[Input]:
########################################

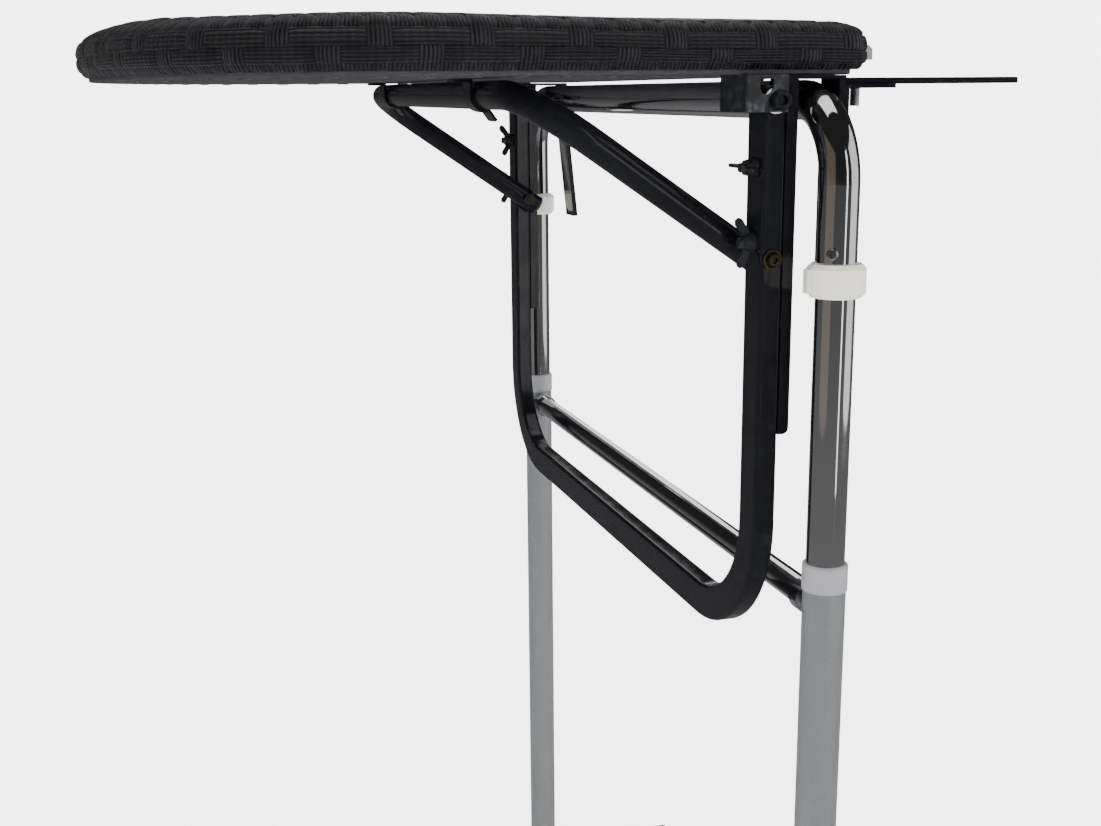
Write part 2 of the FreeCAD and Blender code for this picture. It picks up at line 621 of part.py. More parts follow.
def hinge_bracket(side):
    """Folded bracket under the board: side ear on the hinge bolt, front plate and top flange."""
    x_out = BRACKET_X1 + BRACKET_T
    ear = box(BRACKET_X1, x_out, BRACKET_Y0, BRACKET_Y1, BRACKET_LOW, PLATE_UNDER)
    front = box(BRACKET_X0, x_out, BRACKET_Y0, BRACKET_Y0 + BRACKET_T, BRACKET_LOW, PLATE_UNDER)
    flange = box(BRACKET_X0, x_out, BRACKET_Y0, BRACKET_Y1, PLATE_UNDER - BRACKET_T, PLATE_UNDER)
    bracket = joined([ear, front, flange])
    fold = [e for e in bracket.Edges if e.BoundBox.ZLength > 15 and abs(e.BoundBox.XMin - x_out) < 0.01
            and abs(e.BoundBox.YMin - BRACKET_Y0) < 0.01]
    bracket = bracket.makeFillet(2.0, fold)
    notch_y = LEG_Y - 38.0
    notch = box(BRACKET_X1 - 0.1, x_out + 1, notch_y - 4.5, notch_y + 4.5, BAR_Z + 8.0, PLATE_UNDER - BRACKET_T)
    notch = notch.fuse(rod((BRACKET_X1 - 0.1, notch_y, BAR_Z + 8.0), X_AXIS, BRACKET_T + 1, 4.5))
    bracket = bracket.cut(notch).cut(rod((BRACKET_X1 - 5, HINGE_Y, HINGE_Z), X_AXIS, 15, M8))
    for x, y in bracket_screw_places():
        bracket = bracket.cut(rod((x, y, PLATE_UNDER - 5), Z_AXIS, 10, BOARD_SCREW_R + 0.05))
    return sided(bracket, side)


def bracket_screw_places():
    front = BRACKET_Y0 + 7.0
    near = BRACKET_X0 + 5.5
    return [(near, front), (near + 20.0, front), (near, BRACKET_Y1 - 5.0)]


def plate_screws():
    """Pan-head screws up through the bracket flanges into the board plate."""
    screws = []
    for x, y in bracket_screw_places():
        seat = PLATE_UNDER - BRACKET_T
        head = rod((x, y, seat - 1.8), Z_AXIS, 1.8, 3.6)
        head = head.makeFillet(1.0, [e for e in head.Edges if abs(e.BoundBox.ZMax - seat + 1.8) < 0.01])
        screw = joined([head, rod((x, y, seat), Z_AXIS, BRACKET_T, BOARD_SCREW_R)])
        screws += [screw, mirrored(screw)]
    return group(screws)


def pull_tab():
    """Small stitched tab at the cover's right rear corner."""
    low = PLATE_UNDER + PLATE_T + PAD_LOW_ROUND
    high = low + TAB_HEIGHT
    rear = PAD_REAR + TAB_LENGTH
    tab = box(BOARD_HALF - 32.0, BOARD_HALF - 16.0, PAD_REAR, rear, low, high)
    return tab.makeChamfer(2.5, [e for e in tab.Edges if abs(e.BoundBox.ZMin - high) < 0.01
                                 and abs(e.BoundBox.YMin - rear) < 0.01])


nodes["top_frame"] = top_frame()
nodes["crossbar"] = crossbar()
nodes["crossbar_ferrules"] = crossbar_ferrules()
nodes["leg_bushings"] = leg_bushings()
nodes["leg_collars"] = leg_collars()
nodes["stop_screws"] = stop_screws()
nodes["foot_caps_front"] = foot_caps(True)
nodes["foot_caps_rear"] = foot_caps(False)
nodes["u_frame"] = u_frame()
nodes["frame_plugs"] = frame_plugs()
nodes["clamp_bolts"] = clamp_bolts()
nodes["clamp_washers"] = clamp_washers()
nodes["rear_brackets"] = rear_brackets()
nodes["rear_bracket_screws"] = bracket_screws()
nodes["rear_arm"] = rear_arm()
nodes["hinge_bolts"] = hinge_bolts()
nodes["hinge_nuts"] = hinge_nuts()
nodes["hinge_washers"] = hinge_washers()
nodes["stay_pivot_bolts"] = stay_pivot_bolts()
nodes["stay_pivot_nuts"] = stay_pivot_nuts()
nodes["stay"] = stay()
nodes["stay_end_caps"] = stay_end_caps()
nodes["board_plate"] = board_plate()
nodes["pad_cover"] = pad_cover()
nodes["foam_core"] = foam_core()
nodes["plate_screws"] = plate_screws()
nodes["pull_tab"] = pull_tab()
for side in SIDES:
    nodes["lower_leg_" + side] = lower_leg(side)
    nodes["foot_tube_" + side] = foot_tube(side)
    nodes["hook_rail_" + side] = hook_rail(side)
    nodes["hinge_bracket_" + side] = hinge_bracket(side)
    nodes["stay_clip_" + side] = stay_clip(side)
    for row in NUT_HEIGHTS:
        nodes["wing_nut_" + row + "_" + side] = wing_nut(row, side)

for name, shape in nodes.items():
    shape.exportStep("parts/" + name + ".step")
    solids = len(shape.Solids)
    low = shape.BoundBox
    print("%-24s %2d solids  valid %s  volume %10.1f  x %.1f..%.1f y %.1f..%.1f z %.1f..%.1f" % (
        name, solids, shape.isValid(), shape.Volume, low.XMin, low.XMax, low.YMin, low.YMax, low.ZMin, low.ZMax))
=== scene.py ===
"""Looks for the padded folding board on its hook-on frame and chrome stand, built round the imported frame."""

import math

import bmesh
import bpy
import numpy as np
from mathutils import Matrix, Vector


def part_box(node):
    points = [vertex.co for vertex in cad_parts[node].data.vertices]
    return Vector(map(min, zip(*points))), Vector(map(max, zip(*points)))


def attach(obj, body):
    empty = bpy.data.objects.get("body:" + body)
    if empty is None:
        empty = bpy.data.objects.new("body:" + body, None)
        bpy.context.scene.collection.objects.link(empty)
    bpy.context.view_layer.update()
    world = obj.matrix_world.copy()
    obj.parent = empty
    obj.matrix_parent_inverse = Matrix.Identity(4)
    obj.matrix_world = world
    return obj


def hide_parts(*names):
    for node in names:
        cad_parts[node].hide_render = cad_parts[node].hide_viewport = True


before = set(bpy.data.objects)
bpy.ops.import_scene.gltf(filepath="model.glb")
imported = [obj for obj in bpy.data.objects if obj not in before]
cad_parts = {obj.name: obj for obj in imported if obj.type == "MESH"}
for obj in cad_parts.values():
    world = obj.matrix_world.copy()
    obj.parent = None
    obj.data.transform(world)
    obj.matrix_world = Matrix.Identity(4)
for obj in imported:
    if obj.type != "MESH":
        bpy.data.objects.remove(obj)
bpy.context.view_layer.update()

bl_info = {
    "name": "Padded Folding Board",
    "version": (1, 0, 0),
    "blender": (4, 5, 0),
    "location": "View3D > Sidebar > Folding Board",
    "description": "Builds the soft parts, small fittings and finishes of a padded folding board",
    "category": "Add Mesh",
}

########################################

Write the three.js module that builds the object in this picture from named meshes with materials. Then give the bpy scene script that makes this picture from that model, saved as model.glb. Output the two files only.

########################################

Among the records above, find each line holding the string "Identity" and pull it out.

[Written answer]:
    obj.matrix_parent_inverse = Matrix.Identity(4)
    obj.matrix_world = Matrix.Identity(4)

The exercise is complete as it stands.